# U.S. Medical Insurance Costs

In this document, we will be examining a dataset that contains insurance cost information for individuals in various American regions. Our goal is to find the average insurance cost for each region.

First, we will import the csv module and the relevant file of data, and assemble the data into an easy-to-read list of dictionary items.

In [2]:
import csv
data_rows = []
with open('insurance.csv') as file:
    csv_reader = csv.DictReader(file)
    for row in csv_reader:
        data_rows.append(row)


Looking at the data, each row contains 7 categories: **age, sex, bmi, children, smoker, region, and charges**.

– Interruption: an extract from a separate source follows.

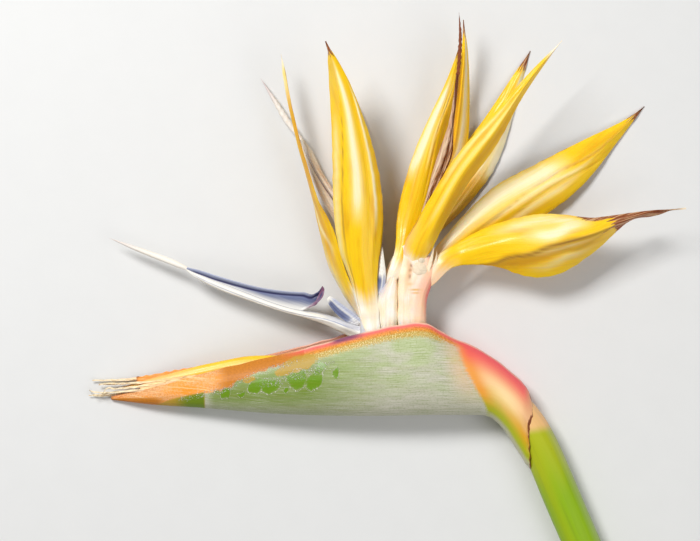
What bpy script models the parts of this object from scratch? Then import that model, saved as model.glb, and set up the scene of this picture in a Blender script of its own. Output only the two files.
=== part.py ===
"""Bird of paradise flower with yellow sepals, cut with a length of stem and laid on its side.

Every number in the tables is in millimetres. The flower is drawn flat in the XY plane, with the crown,
where the flowers leave the spathe, close to x = 0, y = 0. Z is the height above the table. At the end the
whole flower is moved so that the origin lies under the middle of its bounding box, on the table.

Each piece is a loft: rows of a table give a few stations, a smooth spline through them gives the rings,
and the rings are skinned into one closed body.
"""

import math

import bmesh
import bpy
import numpy as np
from mathutils import Vector

MM = 0.001
UP = np.array((0.0, 0.0, 1.0))

# Driving dimensions
SEPAL_THICKNESS = 1.7
BRACT_THICKNESS = 0.5
TIP_THICKNESS = 0.5
THICKENING = 0.5  # how fast a sepal thickens as it widens from its tip

# Points round a section, and the angle above which an edge stays sharp
STEM_SIDES = 18
TUBE_SIDES = 12
STYLE_SIDES = 8
FILAMENT_SIDES = 6
SEPAL_POINTS = 7
SPATHE_POINTS = 15
SHARP_ANGLE = math.radians(50)

# Limits that keep the spathe's sections sound
WIDEST_OPENING = 0.95  # of the half thickness
LEAST_SLANT = 0.3

# Stem: x, y, z of the axis, then the radius across and the radius up.
STEM = (
    (97.6, -155.0, 6.7, 6.7, 6.7),
    (82.4, -117.5, 6.8, 6.8, 6.8),
    (67.0, -81.0, 6.9, 6.9, 6.9),
    (56.6, -56.5, 7.3, 6.8, 6.8),
    (50.6, -43.0, 7.9, 6.5, 6.5),
    (45.2, -34.2, 8.4, 6.1, 6.2),
    (37.5, -27.6, 9.0, 6.0, 6.2),
    (26.0, -24.6, 10.0, 5.6, 5.8),
    (12.0, -24.2, 11.0, 4.8, 5.0),
    (-2.0, -24.2, 11.2, 3.8, 4.0),
    (-10.0, -24.3, 11.0, 2.9, 3.0),
    (-13.4, -24.0, 11.0, 2.0, 2.1),
)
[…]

To make the data simpler, we will put each category into its own list.

In [3]:
age = []
sex = []
bmi = []
children = []
smoker = []
region = []
charges = []

for row in data_rows:
    age.append(row['age'])
    sex.append(row['sex'])
    bmi.append(row['bmi'])
    children.append(row['children'])
    smoker.append(row['smoker'])
    region.append(row['region'])
    charges.append(row['charges'])
    

Now that we have the relevant dated sorted. We want to again ask our research question:

(1) ***What region had the highest average costs?***

To figure this out, we first need to find out what the unique regions are in the data, and after that, we must create separate lists for each region. 

In [4]:
#Find unique regions
myset = set(region)
print(myset)

#Create separate lists for each region
southwest_data = []
northwest_data = []
northeast_data = []
southeast_data = []

{'southwest', 'northwest', 'southeast', 'northeast'}


Now, we need to fill our lists with the appropriate data.

In [5]:
#Populate the lists
for entry in data_rows:
    if entry['region'] == 'southwest':
        southwest_data.append(entry)
    elif entry['region'] == 'northwest':
        northwest_data.append(entry)
    elif entry['region'] == 'northeast':
        northeast_data.append(entry)
    elif entry['region'] == 'southeast':
        southeast_data.append(entry)
    else:
        print('Region not found!')
        

We now have all the correct data in the respective places, so we can go through each of the above lists and find the average cost for each region.

In [6]:
#Average cost for insurance in the southwest
total_southwest_costs = 0
for entry in southwest_data:
    entry_cost = float(entry['charges'])
    total_southwest_costs += entry_cost

southwest_average_cost = round(total_southwest_costs / len(southwest_data))

print("The average insurance costs in the southwest region are {southwest_average_cost} dollars.".format(southwest_average_cost=southwest_average_cost))

The average insurance costs in the southwest region are 12347 dollars.


In [7]:
#Average cost for insurance in the northwest
total_northwest_costs = 0
for entry in northwest_data:
    entry_cost = float(entry['charges'])
    total_northwest_costs += entry_cost

northwest_average_cost = round(total_northwest_costs / len(northwest_data))

print("The average insurance costs in the northwest region are {northwest_average_cost} dollars.".format(northwest_average_cost=northwest_average_cost))

The average insurance costs in the northwest region are 12418 dollars.


In [10]:
#Average cost for insurance in the northeast
total_northeast_costs = 0
for entry in northeast_data:
    entry_cost = float(entry['charges'])
    total_northeast_costs += entry_cost

northeast_average_cost = round(total_northeast_costs / len(northeast_data))

print("The average insurance costs in the northeast region are {northeast_average_cost} dollars.".format(northeast_average_cost=northeast_average_cost))

The average insurance costs in the northeast region are 13406 dollars.


In [9]:
#Average cost for insurance in the southeast
total_southeast_costs = 0
for entry in southeast_data:
    entry_cost = float(entry['charges'])
    total_southeast_costs += entry_cost

southeast_average_cost = round(total_southeast_costs / len(southeast_data))

print("The average insurance costs in the southeast region are {southeast_average_cost} dollars.".format(southeast_average_cost=southeast_average_cost))

The average insurance costs in the southeast region are 14735 dollars.